There is something exquisitely comforting about custard, in all its forms. Puddings, flans, cream pies, creme brulees. Whether warm or cold, the creamy softness feels as good as it tastes. Creme brulee, with its crispy top as a foil for the smooth filling, is an especially pleasant dessert.
Here is another custard dessert with a surprise topping. Unlike creme brulee, that is cooked in two steps, this one requires only one. In fact, it is baked upside down, the topping revealed when the dish is inverted on a dessert plate. By the way, this is an excellent dessert to serve to guests because it must be prepared at least 5 hours in advance.
Here’s the recipe: (from an old Food and Wine magazine or cookbook, the recipe by Lee Bailey.)
1-2 T. butter
1/4 c. plus 2 T. honey
12 gingersnaps (broken into fine crumbs)*
1/2 t. salt
1/2 t. vanilla
1/4 c. sugar, plus 2 T.
2 1/2 c. milk
1. Preheat oven to 350 degrees. Generously butter (6) half-cup custard cups. Spoon 1 T. honey in the bottom of each. Sprinkle the gingersnap crumbs evenly over the honey. Place in 9 x 13 baking pan.

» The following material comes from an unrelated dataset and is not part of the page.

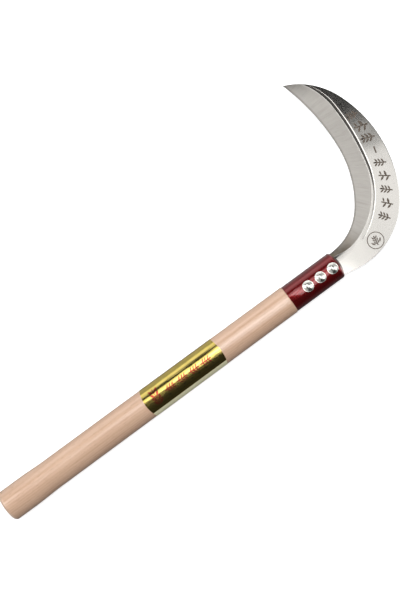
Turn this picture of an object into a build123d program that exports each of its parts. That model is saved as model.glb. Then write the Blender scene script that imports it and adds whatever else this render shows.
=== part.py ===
"""Hand sickle: crescent steel blade, red steel ferrule, three rivets, turned wooden handle with a foil label.

Millimetres. The origin is the middle of the handle's butt face. +X runs along the handle to the blade,
+Y is the side the blade hooks to, +Z is the bevelled face of the blade.
"""
import os
from math import asin, degrees, sqrt

from build123d import *

os.makedirs("parts", exist_ok=True)

CLEARANCE = 0.05
THROUGH = 60.0

# Handle: a turned round with a swelled butt, and a slimmer tenon inside the ferrule.
HANDLE_END_X = 315.8
BUTT_R = 14.8
BUTT_ROUNDING = 3.5
BUTT_SWELL_END_X = 23.0
NECK_X = 52.0
NECK_R = 14.05
GRIP_X = 132.0
GRIP_R = 13.95
FRONT_R = 13.4
FRONT_CHAMFER = 0.6
TENON_R = 11.95
TENON_END_X = 366.0
TENON_CHAMFER = 1.0

# Ferrule: a drawn steel cap with a domed, slotted front.
FERRULE_R = 13.0
FERRULE_WALL = 1.0
FERRULE_FRONT_X = 371.7
DOME_R = 24.0
RIM_ROUNDING = 2.5
MOUTH_ROUNDING = 0.3
SLOT_START_X = 366.6
SLOT_TOP_Y = 11.75
SLOT_BOTTOM_Y = -11.95

# Blade: a flat crescent with one wide ground bevel. Each run of arcs is (radius, degrees of turn).
# The edge and the shoulder of the bevel have as many arcs as each other, so they pair up.
BLADE_T = 3.0
EDGE_LAND_T = 0.3
EDGE_START = (375.3, 11.8)
EDGE_HEADING = 4.5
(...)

2. Whisk eggs. Whisk in sugar, salt and vanilla. Stir in milk to blend thoroughly and dissolve most of the sugar. Strain into cups. Fill almost to the brims. (The gingernsap crumbs will rise to the surface.) Pour hot water into the pan to reach halfway up the sides of the custard cups.
3. Bake 30-45 minutes, until a knife inserted in the center of the custards comes out clean. Let cool in the pan with water. Then refrigerate at least 4 hours.
4. Run a knife around the edge of the custards and invert onto a dessert plates, coating the custards with the liquid in the bottom of each cup.
* I put the broken gingersnaps into a plastic freezer bag and roll the bag with my rolling pin to make the crumbs. You could use a processor if you want.